Task objective ▸ Return the material below in full and exactly.

Input material ▸
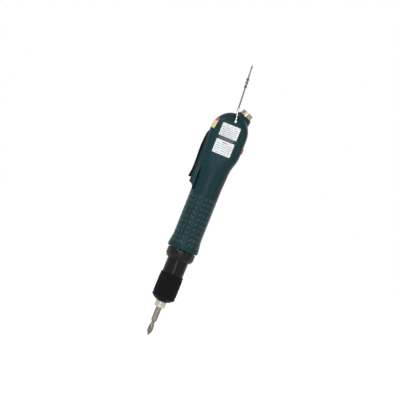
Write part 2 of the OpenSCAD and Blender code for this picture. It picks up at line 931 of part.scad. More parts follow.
// Relay, capacitor, driver chips, terminal block and the board's own screws
module board_parts() {
  face = board_y - seat;
  color([0.2, 0.2, 0.22]) {
    block([-8, face - 9, 152], [3, face, 165]);
    block([-11, face - 2, 167], [-5, face, 173]);
    block([-2, face - 1.6, 168], [4, face, 174]);
    for (x = [-9, -4.5])
      translate([x, face - 4, 145.5])
        cylinder(r = 2, h = 5.5);
    for (p = board_posts) {
      cross_rod(p[0], p[1], 1.08, face + 0.1, board_y + 1.5);
      cross_rod(p[0], p[1], 2, face - 1.4, face);
    }
  }
}

// ---------- connector ----------

module connector_shell() {
  color(nickel)
    at_boss()
      difference() {
        union() {
          rotate_extrude()
            polygon([[0, seat], [9, seat], [9, 0.6], [8.7, 0.9], [connector_r, 0.9],
              [connector_r, connector_h - 0.5], [connector_r - 0.5, connector_h], [0, connector_h]]);
          rod(neck_r, -8.5, 0.5);
        }
        rod(6.2, -10, connector_h + 1);
        translate([0, 0, connector_h - 1.6])
          block([-0.9, 5, 0], [0.9, 9, 3]);
      }
}

contact_ring = 3.6;

module connector_insert() {
  color(black)
    at_boss()
      difference() {
        rod(6.2 - seat, -7, connector_h - 0.8);
        for (a = [30 : 60 : 330])
          rotate([0, 0, a])
            translate([contact_ring, 0, 0])
              rod(0.95, -8, connector_h);
      }
}

module connector_contacts() {
  color(brass)
    at_boss()
      for (a = [30 : 60 : 330])
        rotate([0, 0, a])
          translate([contact_ring, 0, 0])
            difference() {
              rod(0.93, -10, connector_h - 1.2);
              rod(0.5, -2, connector_h);
            }
}

module connector_nut() {
  color(steel)
    at_boss()
      difference() {
        translate([0, 0, -5.2])
          cylinder(r = 8 / cos(30), h = 2.6 - seat, $fn = 6);
        rod(neck_r + 0.01, -6, 0);
      }
}

// ---------- labels and sticker ----------

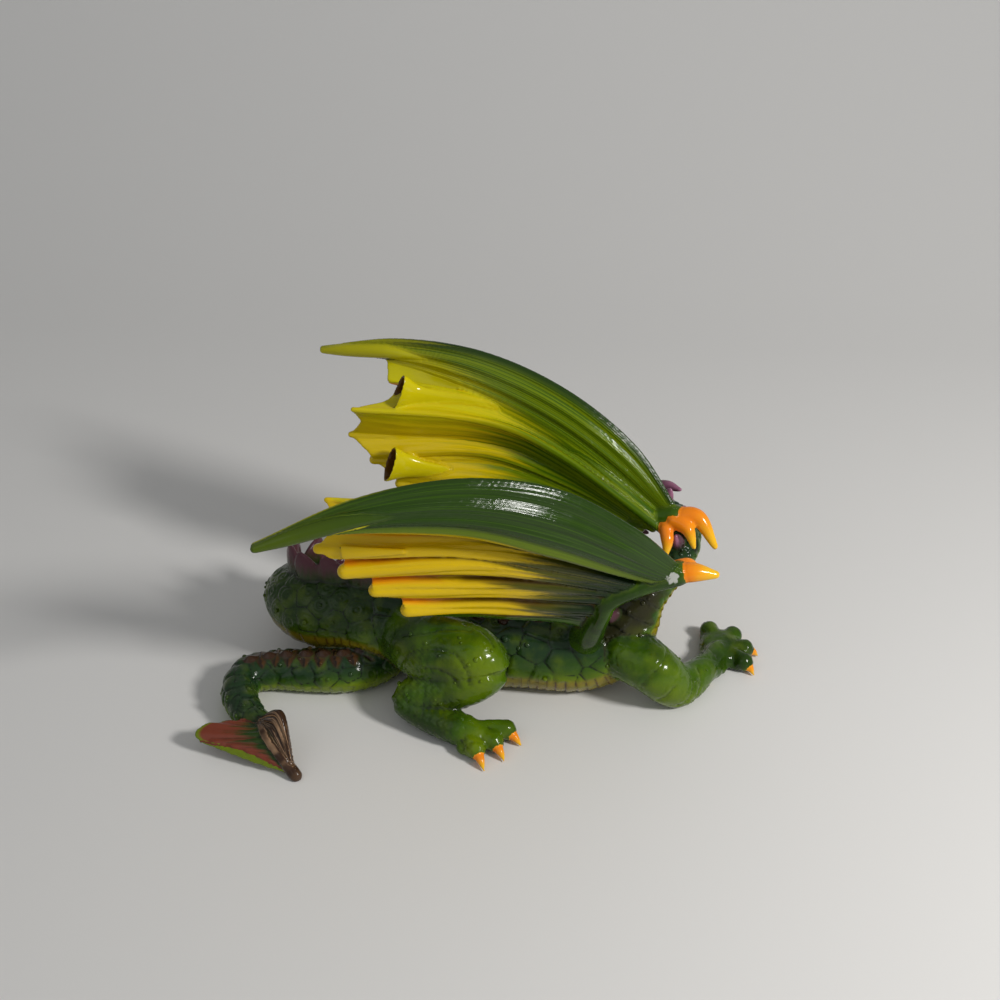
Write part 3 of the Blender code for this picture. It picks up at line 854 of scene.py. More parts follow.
def scale_spacing():
    """How far apart scale centres stand at each point of the skin."""
    shares = [0.0, 0.12, 0.19, 0.42, 0.46, 0.58, 0.75, 1.0]
    sizes = [NECK_SCALE, NECK_SCALE, TORSO_SCALE, TORSO_SCALE, RUMP_SCALE, RUMP_SCALE, TAIL_SCALE, 0.0065]
    size = np.interp(run, shares, sizes) * (1 - limb) + LIMB_SCALE * limb
    return np.where(mark["head"] > 0.5, HEAD_SCALE, size)


def scatter(spacing, candidates):
    """Indices of points that stand no closer to each other than the spacing at each."""
    order = np.random.default_rng(SEED).permutation(len(places))[:candidates]
    cell = spacing.max()
    near = {}
    kept = []
    for i in order:
        key = tuple((places[i] // cell).astype(int))
        around = [
            j
            for dx in (-1, 0, 1)
            for dy in (-1, 0, 1)
            for dz in (-1, 0, 1)
            for j in near.get((key[0] + dx, key[1] + dy, key[2] + dz), ())
        ]
        if not around or np.min(np.linalg.norm(places[around] - places[i], axis=1)) > spacing[i]:
            near.setdefault(key, []).append(i)
            kept.append(i)
    return np.array(kept)


CANDIDATES = 16000  # points that are tried as scale centres
spacing = scale_spacing()
centres = scatter(spacing, CANDIDATES)
print(len(centres), "scales on the body")


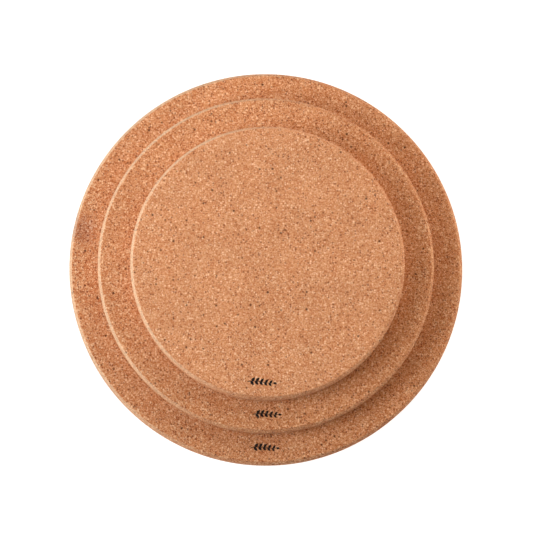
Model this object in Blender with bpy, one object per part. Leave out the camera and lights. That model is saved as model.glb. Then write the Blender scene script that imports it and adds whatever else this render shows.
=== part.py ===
"""A set of three round cork boards in graded sizes, stacked with the largest at the bottom.

Each board is one disc pressed from cork granules, turned to a circle, with a flat steep chamfer
round its upper face and a small rounding round its lower face. The boards are loose: they lie
on each other face to face, share one vertical axis and lift straight off.

Units are metres. +Z is up, and the origin is the middle of the large board's underside.
"""

import math

import bmesh
import bpy

# Driving dimensions.
LARGE_DIAMETER = 0.290
MEDIUM_DIAMETER = 0.246
SMALL_DIAMETER = 0.199
BOARD_THICKNESS = 0.020
CHAMFER_WIDTH = 0.0021
CHAMFER_HEIGHT = 0.0034
BOTTOM_RIM_RADIUS = 0.0012

# Air left between two boards that lie on each other.
STACK_GAP = 0.0003

# Facets round the circle, and steps across the rounding.
CIRCLE_SEGMENTS = 128
BOTTOM_RIM_STEPS = 3

# Faces that meet at more than this angle keep a crisp edge between them.
SHARP_ANGLE = math.radians(35)

# Pressed cork: warm brown, dull, not metallic.
CORK_ROUGHNESS = 0.90
CORK_METALLIC = 0.0

# Name, diameter and linear base colour of each board, from the bottom of the stack upwards.
BOARDS = (
    ("large_board", LARGE_DIAMETER, (0.520, 0.232, 0.110)),
    ("medium_board", MEDIUM_DIAMETER, (0.530, 0.236, 0.112)),
    ("small_board", SMALL_DIAMETER, (0.540, 0.242, 0.116)),
)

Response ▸
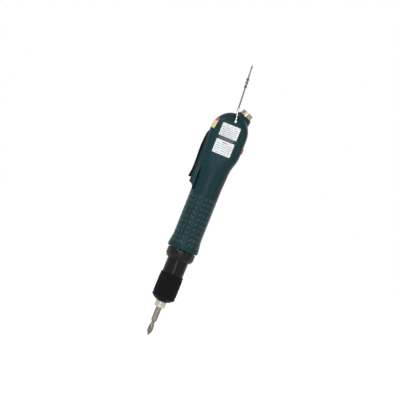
Write part 2 of the OpenSCAD and Blender code for this picture. It picks up at line 931 of part.scad. More parts follow.
// Relay, capacitor, driver chips, terminal block and the board's own screws
module board_parts() {
  face = board_y - seat;
  color([0.2, 0.2, 0.22]) {
    block([-8, face - 9, 152], [3, face, 165]);
    block([-11, face - 2, 167], [-5, face, 173]);
    block([-2, face - 1.6, 168], [4, face, 174]);
    for (x = [-9, -4.5])
      translate([x, face - 4, 145.5])
        cylinder(r = 2, h = 5.5);
    for (p = board_posts) {
      cross_rod(p[0], p[1], 1.08, face + 0.1, board_y + 1.5);
      cross_rod(p[0], p[1], 2, face - 1.4, face);
    }
  }
}

// ---------- connector ----------

module connector_shell() {
  color(nickel)
    at_boss()
      difference() {
        union() {
          rotate_extrude()
            polygon([[0, seat], [9, seat], [9, 0.6], [8.7, 0.9], [connector_r, 0.9],
              [connector_r, connector_h - 0.5], [connector_r - 0.5, connector_h], [0, connector_h]]);
          rod(neck_r, -8.5, 0.5);
        }
        rod(6.2, -10, connector_h + 1);
        translate([0, 0, connector_h - 1.6])
          block([-0.9, 5, 0], [0.9, 9, 3]);
      }
}

contact_ring = 3.6;

module connector_insert() {
  color(black)
    at_boss()
      difference() {
        rod(6.2 - seat, -7, connector_h - 0.8);
        for (a = [30 : 60 : 330])
          rotate([0, 0, a])
            translate([contact_ring, 0, 0])
              rod(0.95, -8, connector_h);
      }
}

module connector_contacts() {
  color(brass)
    at_boss()
      for (a = [30 : 60 : 330])
        rotate([0, 0, a])
          translate([contact_ring, 0, 0])
            difference() {
              rod(0.93, -10, connector_h - 1.2);
              rod(0.5, -2, connector_h);
            }
}

module connector_nut() {
  color(steel)
    at_boss()
      difference() {
        translate([0, 0, -5.2])
          cylinder(r = 8 / cos(30), h = 2.6 - seat, $fn = 6);
        rod(neck_r + 0.01, -6, 0);
      }
}

// ---------- labels and sticker ----------

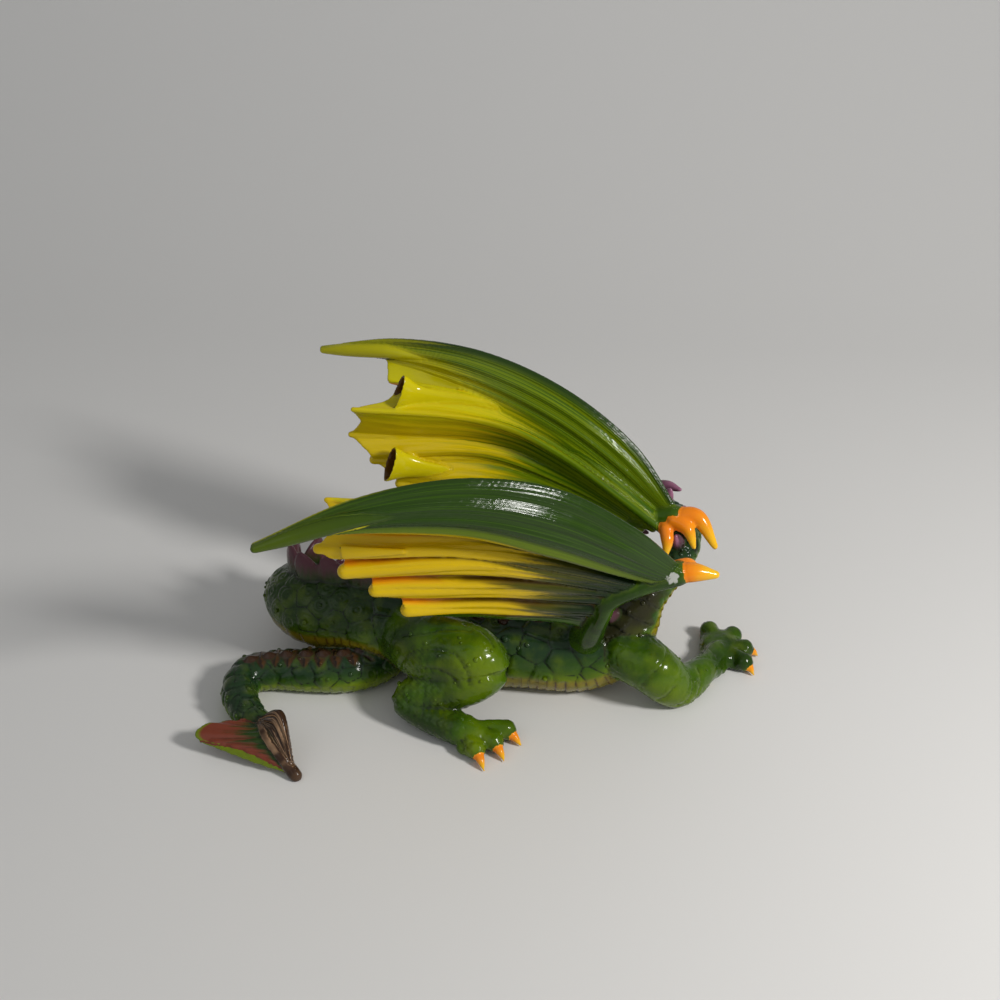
Write part 3 of the Blender code for this picture. It picks up at line 854 of scene.py. More parts follow.
def scale_spacing():
    """How far apart scale centres stand at each point of the skin."""
    shares = [0.0, 0.12, 0.19, 0.42, 0.46, 0.58, 0.75, 1.0]
    sizes = [NECK_SCALE, NECK_SCALE, TORSO_SCALE, TORSO_SCALE, RUMP_SCALE, RUMP_SCALE, TAIL_SCALE, 0.0065]
    size = np.interp(run, shares, sizes) * (1 - limb) + LIMB_SCALE * limb
    return np.where(mark["head"] > 0.5, HEAD_SCALE, size)


def scatter(spacing, candidates):
    """Indices of points that stand no closer to each other than the spacing at each."""
    order = np.random.default_rng(SEED).permutation(len(places))[:candidates]
    cell = spacing.max()
    near = {}
    kept = []
    for i in order:
        key = tuple((places[i] // cell).astype(int))
        around = [
            j
            for dx in (-1, 0, 1)
            for dy in (-1, 0, 1)
            for dz in (-1, 0, 1)
            for j in near.get((key[0] + dx, key[1] + dy, key[2] + dz), ())
        ]
        if not around or np.min(np.linalg.norm(places[around] - places[i], axis=1)) > spacing[i]:
            near.setdefault(key, []).append(i)
            kept.append(i)
    return np.array(kept)


CANDIDATES = 16000  # points that are tried as scale centres
spacing = scale_spacing()
centres = scatter(spacing, CANDIDATES)
print(len(centres), "scales on the body")


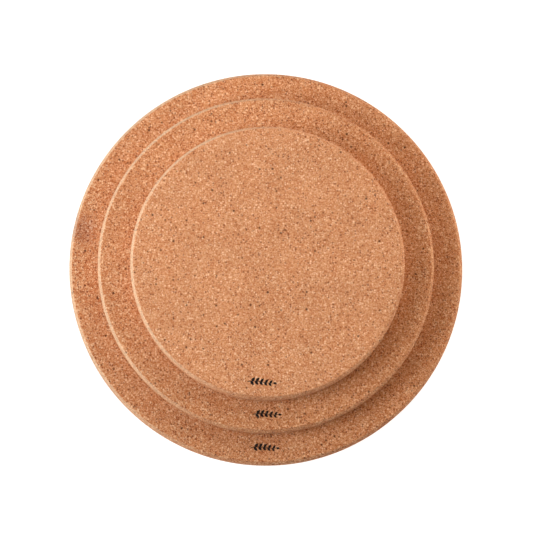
Model this object in Blender with bpy, one object per part. Leave out the camera and lights. That model is saved as model.glb. Then write the Blender scene script that imports it and adds whatever else this render shows.
=== part.py ===
"""A set of three round cork boards in graded sizes, stacked with the largest at the bottom.

Each board is one disc pressed from cork granules, turned to a circle, with a flat steep chamfer
round its upper face and a small rounding round its lower face. The boards are loose: they lie
on each other face to face, share one vertical axis and lift straight off.

Units are metres. +Z is up, and the origin is the middle of the large board's underside.
"""

import math

import bmesh
import bpy

# Driving dimensions.
LARGE_DIAMETER = 0.290
MEDIUM_DIAMETER = 0.246
SMALL_DIAMETER = 0.199
BOARD_THICKNESS = 0.020
CHAMFER_WIDTH = 0.0021
CHAMFER_HEIGHT = 0.0034
BOTTOM_RIM_RADIUS = 0.0012

# Air left between two boards that lie on each other.
STACK_GAP = 0.0003

# Facets round the circle, and steps across the rounding.
CIRCLE_SEGMENTS = 128
BOTTOM_RIM_STEPS = 3

# Faces that meet at more than this angle keep a crisp edge between them.
SHARP_ANGLE = math.radians(35)

# Pressed cork: warm brown, dull, not metallic.
CORK_ROUGHNESS = 0.90
CORK_METALLIC = 0.0

# Name, diameter and linear base colour of each board, from the bottom of the stack upwards.
BOARDS = (
    ("large_board", LARGE_DIAMETER, (0.520, 0.232, 0.110)),
    ("medium_board", MEDIUM_DIAMETER, (0.530, 0.236, 0.112)),
    ("small_board", SMALL_DIAMETER, (0.540, 0.242, 0.116)),
)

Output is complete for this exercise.